Why? As one young mother put it: There is no work at home and everything is expensive. When her children needed school supplies and she could not buy them, she made the decision to travel on foot from Central America, risking all for a job in the US.
Filmmaker Marc Silver answered questions about the film after Sunday afternoon’s screening. Silver described his early interest in resistance efforts, which led to the profound truth of the deaths of migrants in the Sonoran Desert in Arizona.
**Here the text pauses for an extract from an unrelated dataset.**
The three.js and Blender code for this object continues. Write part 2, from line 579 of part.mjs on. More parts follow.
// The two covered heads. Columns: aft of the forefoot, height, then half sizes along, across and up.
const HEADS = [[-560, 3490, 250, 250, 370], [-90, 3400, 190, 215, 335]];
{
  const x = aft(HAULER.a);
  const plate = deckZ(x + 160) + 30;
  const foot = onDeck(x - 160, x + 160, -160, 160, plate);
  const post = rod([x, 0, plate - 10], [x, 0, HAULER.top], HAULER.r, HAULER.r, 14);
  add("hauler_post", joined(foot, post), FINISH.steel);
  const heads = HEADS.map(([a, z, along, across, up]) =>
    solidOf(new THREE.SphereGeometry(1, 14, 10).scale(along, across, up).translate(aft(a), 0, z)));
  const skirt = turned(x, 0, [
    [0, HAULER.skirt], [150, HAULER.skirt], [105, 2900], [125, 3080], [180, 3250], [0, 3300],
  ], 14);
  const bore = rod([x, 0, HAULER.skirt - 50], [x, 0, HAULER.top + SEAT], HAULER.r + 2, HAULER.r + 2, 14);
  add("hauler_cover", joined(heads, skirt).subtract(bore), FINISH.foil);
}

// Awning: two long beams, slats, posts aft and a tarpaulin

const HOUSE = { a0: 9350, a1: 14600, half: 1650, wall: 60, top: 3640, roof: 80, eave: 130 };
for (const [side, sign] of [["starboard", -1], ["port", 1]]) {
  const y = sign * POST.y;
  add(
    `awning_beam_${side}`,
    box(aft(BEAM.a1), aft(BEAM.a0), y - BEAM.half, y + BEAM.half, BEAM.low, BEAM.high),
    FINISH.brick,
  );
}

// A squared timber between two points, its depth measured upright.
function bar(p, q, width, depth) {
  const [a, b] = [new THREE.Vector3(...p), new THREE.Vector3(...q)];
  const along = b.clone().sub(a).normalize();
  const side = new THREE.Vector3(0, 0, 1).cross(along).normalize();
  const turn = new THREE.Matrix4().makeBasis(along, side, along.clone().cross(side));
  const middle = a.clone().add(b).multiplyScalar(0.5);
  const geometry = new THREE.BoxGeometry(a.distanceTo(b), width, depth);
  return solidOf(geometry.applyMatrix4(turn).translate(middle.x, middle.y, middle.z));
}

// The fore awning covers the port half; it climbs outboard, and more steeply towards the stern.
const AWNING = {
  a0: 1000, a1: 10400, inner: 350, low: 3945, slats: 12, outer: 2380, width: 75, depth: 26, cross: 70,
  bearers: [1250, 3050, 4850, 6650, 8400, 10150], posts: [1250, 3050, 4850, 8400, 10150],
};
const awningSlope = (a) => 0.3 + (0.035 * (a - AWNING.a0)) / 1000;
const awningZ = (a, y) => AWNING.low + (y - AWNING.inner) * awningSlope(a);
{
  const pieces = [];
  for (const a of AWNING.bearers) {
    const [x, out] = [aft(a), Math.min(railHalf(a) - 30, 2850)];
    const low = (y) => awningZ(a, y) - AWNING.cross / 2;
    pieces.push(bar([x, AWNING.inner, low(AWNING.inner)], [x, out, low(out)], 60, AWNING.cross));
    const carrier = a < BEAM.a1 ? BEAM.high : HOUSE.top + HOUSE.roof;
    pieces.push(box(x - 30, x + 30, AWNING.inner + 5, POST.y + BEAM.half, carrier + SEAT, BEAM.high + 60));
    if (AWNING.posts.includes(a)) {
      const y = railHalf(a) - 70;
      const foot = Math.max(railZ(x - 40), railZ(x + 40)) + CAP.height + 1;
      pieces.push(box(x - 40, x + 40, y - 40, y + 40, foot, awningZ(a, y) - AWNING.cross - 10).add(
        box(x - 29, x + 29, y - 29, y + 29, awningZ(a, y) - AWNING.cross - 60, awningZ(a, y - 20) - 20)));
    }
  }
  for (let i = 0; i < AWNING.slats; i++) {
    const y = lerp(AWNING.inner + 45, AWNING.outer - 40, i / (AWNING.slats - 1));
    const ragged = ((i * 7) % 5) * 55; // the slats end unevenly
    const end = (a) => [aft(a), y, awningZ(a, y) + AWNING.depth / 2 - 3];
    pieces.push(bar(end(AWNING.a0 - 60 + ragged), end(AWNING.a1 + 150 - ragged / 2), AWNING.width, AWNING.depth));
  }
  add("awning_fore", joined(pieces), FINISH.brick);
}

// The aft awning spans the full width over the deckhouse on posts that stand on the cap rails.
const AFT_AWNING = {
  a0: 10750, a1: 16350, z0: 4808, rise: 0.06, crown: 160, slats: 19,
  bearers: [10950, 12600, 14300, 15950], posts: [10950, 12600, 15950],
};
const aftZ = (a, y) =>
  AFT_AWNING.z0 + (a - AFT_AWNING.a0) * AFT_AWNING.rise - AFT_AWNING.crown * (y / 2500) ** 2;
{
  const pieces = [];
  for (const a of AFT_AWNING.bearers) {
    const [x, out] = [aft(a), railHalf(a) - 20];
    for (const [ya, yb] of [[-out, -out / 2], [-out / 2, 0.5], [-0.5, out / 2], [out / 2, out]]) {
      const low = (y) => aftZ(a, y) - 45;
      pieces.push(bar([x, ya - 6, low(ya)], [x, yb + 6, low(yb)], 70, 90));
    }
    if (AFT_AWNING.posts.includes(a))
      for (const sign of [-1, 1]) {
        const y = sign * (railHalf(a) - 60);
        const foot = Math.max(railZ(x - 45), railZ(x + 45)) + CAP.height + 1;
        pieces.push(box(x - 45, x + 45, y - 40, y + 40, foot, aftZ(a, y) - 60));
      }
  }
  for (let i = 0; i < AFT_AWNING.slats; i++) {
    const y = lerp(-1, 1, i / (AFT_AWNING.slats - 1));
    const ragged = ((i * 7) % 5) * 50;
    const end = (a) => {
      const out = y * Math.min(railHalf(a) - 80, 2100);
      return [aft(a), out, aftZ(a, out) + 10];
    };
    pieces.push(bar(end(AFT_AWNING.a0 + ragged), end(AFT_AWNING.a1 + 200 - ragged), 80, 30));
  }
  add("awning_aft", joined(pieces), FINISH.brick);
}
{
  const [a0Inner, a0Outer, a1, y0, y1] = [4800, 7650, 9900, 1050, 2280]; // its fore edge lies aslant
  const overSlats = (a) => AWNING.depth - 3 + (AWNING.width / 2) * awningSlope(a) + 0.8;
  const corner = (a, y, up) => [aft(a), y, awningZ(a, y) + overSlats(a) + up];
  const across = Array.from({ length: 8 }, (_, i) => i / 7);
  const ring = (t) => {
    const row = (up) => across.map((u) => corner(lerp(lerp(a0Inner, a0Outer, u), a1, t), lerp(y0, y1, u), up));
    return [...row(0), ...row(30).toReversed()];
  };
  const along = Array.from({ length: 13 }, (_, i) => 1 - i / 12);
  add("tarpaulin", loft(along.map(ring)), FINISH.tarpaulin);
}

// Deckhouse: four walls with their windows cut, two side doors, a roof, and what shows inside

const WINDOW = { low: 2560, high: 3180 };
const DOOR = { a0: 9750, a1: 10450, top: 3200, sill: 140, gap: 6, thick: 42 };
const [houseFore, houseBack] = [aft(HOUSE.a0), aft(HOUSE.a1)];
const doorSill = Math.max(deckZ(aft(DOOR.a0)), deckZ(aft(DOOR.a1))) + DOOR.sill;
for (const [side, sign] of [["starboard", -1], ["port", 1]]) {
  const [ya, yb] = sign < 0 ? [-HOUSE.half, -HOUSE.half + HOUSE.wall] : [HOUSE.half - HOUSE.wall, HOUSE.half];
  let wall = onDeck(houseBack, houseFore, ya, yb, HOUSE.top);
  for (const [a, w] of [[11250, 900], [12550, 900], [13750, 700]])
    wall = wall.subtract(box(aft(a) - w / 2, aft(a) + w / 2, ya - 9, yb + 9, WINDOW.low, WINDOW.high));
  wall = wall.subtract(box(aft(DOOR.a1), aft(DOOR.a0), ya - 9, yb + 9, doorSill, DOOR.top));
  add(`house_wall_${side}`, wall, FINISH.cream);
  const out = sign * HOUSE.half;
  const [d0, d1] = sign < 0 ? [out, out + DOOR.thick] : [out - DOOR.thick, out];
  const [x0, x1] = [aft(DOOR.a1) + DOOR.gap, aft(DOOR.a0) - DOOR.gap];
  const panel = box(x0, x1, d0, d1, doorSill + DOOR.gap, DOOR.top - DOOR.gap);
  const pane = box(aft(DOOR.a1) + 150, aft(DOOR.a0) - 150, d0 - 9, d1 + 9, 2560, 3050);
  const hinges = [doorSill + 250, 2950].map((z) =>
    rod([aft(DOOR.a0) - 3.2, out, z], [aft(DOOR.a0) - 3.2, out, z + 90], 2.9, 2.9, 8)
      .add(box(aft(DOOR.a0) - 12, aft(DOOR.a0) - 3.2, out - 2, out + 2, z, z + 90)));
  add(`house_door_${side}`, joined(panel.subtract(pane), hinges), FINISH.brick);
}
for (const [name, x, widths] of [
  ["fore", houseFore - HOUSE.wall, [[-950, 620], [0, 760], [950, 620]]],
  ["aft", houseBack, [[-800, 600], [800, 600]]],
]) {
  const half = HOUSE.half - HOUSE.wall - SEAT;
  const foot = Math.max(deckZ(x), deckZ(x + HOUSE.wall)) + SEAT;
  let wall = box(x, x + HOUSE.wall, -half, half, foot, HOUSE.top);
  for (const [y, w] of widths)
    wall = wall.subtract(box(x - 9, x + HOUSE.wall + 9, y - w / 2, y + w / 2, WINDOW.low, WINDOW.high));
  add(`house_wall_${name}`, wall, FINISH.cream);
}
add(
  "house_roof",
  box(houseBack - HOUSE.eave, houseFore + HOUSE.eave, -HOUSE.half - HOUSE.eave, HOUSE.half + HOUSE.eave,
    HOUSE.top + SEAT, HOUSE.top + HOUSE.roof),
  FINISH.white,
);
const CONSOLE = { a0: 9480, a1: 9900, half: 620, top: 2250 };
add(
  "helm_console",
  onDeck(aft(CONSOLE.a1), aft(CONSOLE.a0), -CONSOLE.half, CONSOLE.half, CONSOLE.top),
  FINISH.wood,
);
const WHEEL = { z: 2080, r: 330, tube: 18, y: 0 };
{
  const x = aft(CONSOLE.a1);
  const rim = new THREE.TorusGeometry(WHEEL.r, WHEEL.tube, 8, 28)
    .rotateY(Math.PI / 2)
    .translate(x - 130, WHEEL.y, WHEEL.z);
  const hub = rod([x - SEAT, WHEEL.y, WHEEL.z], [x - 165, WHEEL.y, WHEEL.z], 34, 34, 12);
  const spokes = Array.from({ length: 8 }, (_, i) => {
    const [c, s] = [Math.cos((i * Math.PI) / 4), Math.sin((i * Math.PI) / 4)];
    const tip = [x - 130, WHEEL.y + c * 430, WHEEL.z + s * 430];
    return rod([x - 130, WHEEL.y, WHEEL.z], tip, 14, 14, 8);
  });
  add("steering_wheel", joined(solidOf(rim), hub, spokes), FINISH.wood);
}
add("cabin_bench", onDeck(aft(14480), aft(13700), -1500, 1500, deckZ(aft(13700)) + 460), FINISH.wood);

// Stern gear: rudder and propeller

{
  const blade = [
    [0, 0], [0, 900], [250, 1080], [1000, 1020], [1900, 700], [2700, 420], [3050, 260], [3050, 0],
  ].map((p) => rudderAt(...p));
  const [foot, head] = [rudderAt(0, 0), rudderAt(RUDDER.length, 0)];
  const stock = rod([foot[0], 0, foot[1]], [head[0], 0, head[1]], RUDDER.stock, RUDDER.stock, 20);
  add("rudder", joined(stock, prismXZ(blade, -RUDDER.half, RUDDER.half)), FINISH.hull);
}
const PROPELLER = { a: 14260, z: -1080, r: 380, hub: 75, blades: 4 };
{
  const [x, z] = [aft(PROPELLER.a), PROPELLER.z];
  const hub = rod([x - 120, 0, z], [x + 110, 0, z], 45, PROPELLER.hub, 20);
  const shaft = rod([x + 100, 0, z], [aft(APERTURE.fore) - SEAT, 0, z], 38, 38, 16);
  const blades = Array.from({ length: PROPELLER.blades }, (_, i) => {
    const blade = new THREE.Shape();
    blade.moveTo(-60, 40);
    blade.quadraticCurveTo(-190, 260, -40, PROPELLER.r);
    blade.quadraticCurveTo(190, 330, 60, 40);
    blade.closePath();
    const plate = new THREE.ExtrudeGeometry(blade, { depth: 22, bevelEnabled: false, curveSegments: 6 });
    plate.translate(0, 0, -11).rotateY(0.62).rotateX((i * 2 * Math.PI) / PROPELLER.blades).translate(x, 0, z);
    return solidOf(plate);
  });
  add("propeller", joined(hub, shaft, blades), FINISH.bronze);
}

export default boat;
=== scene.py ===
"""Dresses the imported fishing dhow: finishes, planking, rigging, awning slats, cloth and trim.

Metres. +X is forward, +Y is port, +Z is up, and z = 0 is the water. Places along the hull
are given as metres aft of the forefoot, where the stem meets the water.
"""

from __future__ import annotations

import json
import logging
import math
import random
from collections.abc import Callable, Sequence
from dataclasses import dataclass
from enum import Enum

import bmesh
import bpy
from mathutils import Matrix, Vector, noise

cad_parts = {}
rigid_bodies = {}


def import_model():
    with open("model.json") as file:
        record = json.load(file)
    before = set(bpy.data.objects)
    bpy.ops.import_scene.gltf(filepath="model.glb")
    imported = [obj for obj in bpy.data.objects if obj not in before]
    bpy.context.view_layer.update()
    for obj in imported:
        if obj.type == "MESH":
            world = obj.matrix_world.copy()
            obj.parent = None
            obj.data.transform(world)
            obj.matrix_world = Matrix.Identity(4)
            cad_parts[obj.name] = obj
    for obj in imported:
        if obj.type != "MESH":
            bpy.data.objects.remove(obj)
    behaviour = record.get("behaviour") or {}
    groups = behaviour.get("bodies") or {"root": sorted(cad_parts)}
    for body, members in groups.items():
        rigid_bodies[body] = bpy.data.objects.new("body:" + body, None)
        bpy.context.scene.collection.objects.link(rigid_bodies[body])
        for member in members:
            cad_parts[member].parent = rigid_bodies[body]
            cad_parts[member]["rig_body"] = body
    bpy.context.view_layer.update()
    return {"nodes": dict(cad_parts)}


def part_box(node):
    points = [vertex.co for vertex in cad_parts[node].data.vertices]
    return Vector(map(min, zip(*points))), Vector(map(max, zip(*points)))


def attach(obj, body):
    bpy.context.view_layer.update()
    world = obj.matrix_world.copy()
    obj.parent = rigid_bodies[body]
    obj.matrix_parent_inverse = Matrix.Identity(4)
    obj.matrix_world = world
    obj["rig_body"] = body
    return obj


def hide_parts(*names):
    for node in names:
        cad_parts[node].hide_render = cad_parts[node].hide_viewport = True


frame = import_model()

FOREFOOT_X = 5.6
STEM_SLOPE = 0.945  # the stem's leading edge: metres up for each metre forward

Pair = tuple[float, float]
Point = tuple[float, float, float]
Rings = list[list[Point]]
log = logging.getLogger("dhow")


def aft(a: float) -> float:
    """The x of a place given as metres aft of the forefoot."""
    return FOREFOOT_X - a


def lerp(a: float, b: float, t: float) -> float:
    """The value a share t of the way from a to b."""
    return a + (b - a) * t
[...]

Amnesty International learned of the project and is now sponsoring the effort to bring about education.
When asked if migrants were reluctant to tell their story, Silver said that they were glad to have an opportunity to tell their stories, to share the horror of the abuse they had suffered in Mexico.
The four-part “The Invisibles,” is co-directed by Silver and actor Gael Garcia Bernal, star of “The Motorcycle Diaries.” The four segments are part of a feature length film now being filmed which will include the story of migrants dying in the Sonoran Desert.
Silver said he was pleased with the cooperation he has received in southern Arizona. “No one wants to see more people die in the desert.”
When asked what could be done, Silver recommended helping Tucson-based humanitarian aid organizations, including No More Deaths, the Samaritans and those who put out water for migrants at Humane Borders.
But Silver said what is needed is systematic change, change that encompasses trade and economic changes.
The Spanish language four-part series, “The Invisibles,” with English subtitles, will be shown on Mexico television to bring awareness to the abuse and torture of migrants ongoing in Mexico.
Silver said telling these stories has been empowering to the migrants who suffer abuse. It is also empowering to those who hear their stories, stories of resilience and courage.
Silver said there are also acts of kindness by those who try and make a difference, like the volunteers in migrant shelters, who are also targeted with abuse for helping migrants.
Then, there are village women who throw bags of oranges or tortillas to those migrants riding on top of trains.